I disagree with his statement that stopping the casual hacker isn't the main goal. What's worse, 10 people using a hack or dupe, or 500? Most of the real hackers do it largely out of curiosity, they like to see how the game works, and they often tell Blizzard how a new hack works, so it's fixed before it goes wide. There have been duping techniques ongoing since D2 was released. Most have been very difficult to get to work, and have been kept mostly secret, so there have always been dupes around, but never in great quantity. This changed in D2X in early 2002, when an easy method was released to the general public (after Bliz had been warned about it well in advance, and said nothing and didn't fix it) and massively exploited. What more evidence do you want that cheats are worse when used by many as opposed to used by few?
- Diablo 2 LOD used to be a really fun game. The main challenge for me (since I don't PK) was to try to get the hard-to-find items that everyone wanted, or items that I wanted to use on my characters to make then stronger, faster, or have more magic find. Some of the items came easily, but many others didn't. The idea of trading my found items to others was part of the fun of the game.
- When the game first came out, the main areas that brought joy (or disappointment) was to find an item that I hadn't found before, or to try a new character style. The new character styles are quickly used up as time passes, but there are still quite a number of items that I have never found in the game. I don't use hacks or cheats in the game, and I consider the use of them to be extremely unrewarding to anyone other than the individual that is doing the cheating. The idea that someone is much happier getting a traded duped item because he has never found the same type of item has always been a weak argument to me. I would much rather trade for a real item that someone else had the luck of finding but didn't need (further spreading the joy so that they could get items that they, themselves hadn't found yet).
- The mass duping in the game that is tolerated now has totally destroyed the Diablo economy (and this has been recognized by both diabloii.net by not allowing trades on the market, and by blizzard who has not restarted the trading forums). The items that were so elusive before and commanded such a high value, are now practically worthless (as is everything else in the game). The mass duping has gotten to the point now, that even when I do find an exceptional unique that I never found before, there is little joy in it because it now retains so low of a value to others. All of my friends (in various different parts of the United States) used to play together in our quest to find the ever-elusive items. Now, all of them have quit playing since there isn't any reason left. We have all tried the different characters, and the items that used to be so elusive can easily be traded from a duper for a comparatively low value.
- Hopefully Blizzard will learn from all of the legit players that are leaving the game, and the dupers will have fun trying to trade their dupes to the remaining dupers, since no legal people will be left to play the game. Hacks and duping have destroyed what was fun. I have to say that the game no longer holds any joy for me as well, and with no remaining friends left in the game to play with, I will be quitting it and the diabloii.net market shortly as well.

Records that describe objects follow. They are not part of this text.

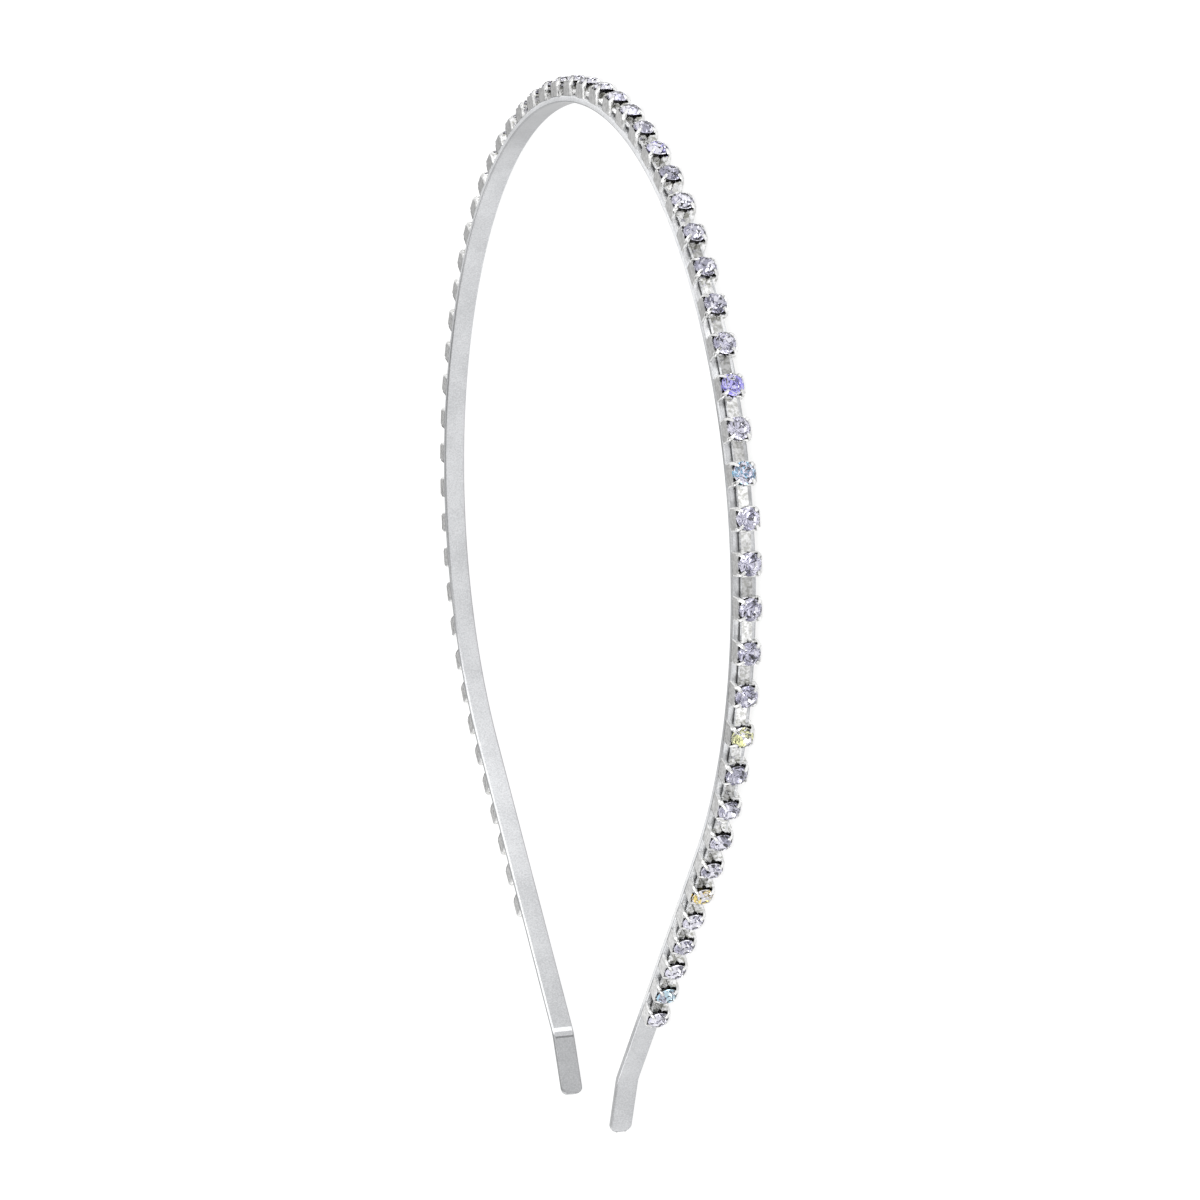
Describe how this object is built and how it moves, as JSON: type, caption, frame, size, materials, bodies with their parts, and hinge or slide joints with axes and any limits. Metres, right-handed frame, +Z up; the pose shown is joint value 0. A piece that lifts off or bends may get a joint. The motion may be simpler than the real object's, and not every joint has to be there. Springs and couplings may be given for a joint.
{
  "type": "rhinestone headband",
  "caption": "Open horseshoe headband of flat metal strip, its outer face carrying one row of round faceted stones in square claw cups.",
  "frame": {"origin": "middle of the whole part seen from above, on the surface that it lies on", "axes": "+Z up from the surface, across the strip's width; +Y from the tips to the crown of the hoop; +X across the head, towards the arm with the longer row of stones"},
  "size_m": [0.1322, 0.1488, 0.0032],
  "materials": {
    "band": "satin silver plate on steel strip, brighter along its rounded edges",
    "cup_chain": "bright silver plate on stamped brass",
    "rhinestones": "polished facets, pale lavender, foiled behind"
  },
  "bodies": {
    "root": {"band": "band", "cup_chain": "cup_chain", "rhinestones": "rhinestones"}
  },
  "joints": []
}
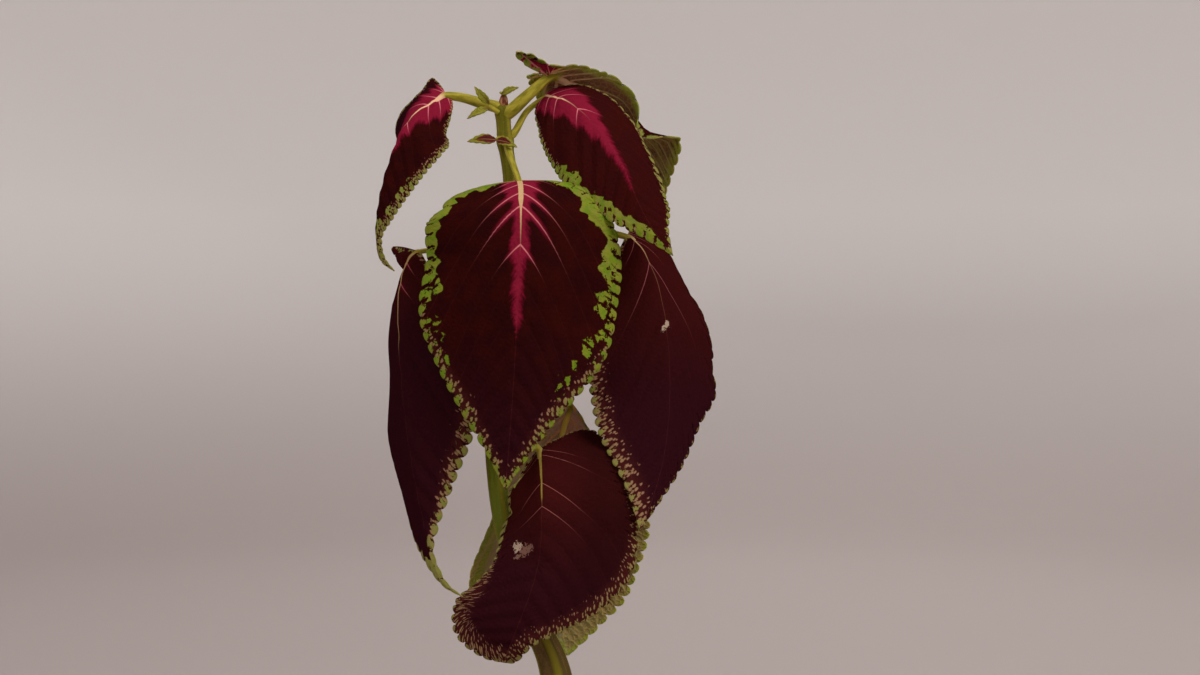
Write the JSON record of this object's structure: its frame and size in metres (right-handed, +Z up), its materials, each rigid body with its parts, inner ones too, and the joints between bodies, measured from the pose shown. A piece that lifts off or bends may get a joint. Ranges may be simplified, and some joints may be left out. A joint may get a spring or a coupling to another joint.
{
  "type": "potted coleus",
  "caption": "Young coleus with large crenate leaves in facing pairs on a square stem, standing in the soil of a round plain nursery pot.",
  "frame": {"origin": "centre of the pot's underside", "axes": "+Z up the plant, -Y towards the plant's front, +X to the right as seen from the front"},
  "size_m": [0.1428, 0.12, 0.3822],
  "materials": {
    "pot": "moulded plastic, slightly satin",
    "soil": "loose, matt and moist",
    "stem": "soft, faintly ridged and hairy",
    "shoot": "soft and finely hairy",
    "leaf": "velvety, quilted between the veins"
  },
  "bodies": {
    "root": {"pot": "pot", "soil": "soil", "stem": "stem", "shoot_tip": "shoot", "side_shoot_left": "shoot", "side_shoot_front": "shoot", "leaf_1_upper_left": "leaf", "leaf_2_upper_right_front": "leaf", "leaf_3_upper_right_back": "leaf", "leaf_4_centre": "leaf", "leaf_5_right": "leaf", "leaf_6_left": "leaf", "leaf_7_bottom_front": "leaf", "leaf_8_bottom_back": "leaf"}
  },
  "joints": []
}
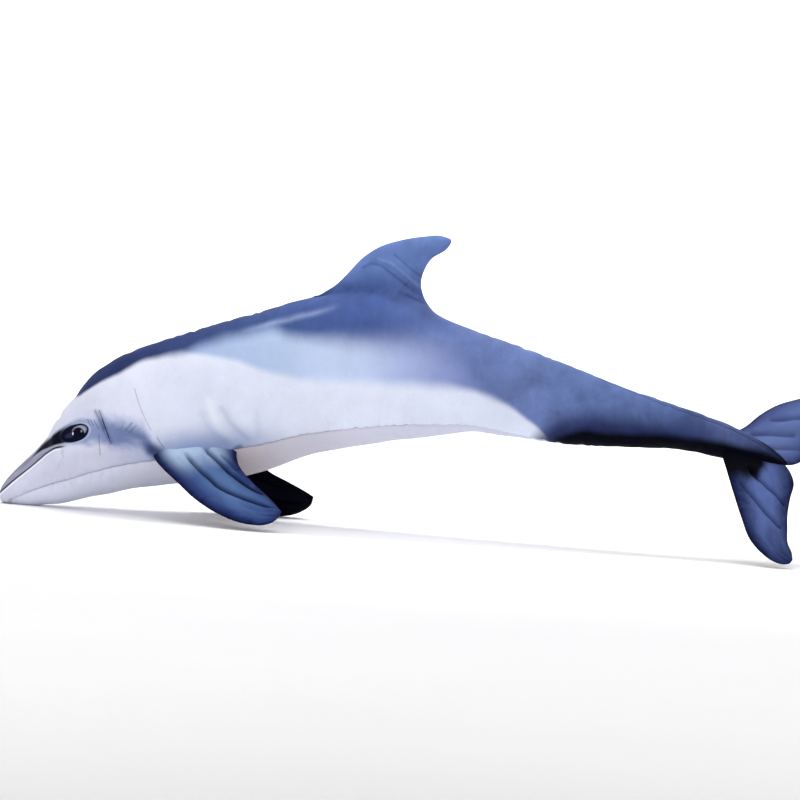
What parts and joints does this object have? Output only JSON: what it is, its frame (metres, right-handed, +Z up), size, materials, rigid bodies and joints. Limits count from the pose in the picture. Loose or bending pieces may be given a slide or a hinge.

Sadly this is about how I feel myself. I've not played at all since mid-January, when the real duping epidemic broke out. I had characters of every class over Clvl 80, all Hardcore, and 4 chars with over 400% MF, including my 700% MF Baba. The game is very easy, too easy, once you have good equipment, and killing monsters and surviving isn't a challenge, even if you play real areas, rather than just doing Bloody or Cow runs. My fun was in finding great items, often to give away to friends, I just enjoyed finding them in the first place, even if I had no real use for them.
Exp leeching has ruined leveling up, since you can gain levels faster leeching in cow runs than playing honestly, and now duping has ruined item finding, since it seems pointless to work hard for your own item finds when every newbie has a dozen duped grandfathers and 500 SoJs.
And yes, I shouldn't care what other players have, or what level other players are, I should play with friends and have fun myself, and not worry about others cheating. But that's easier to say and think than do, as the hundreds of legit players who have quit the past month would agree.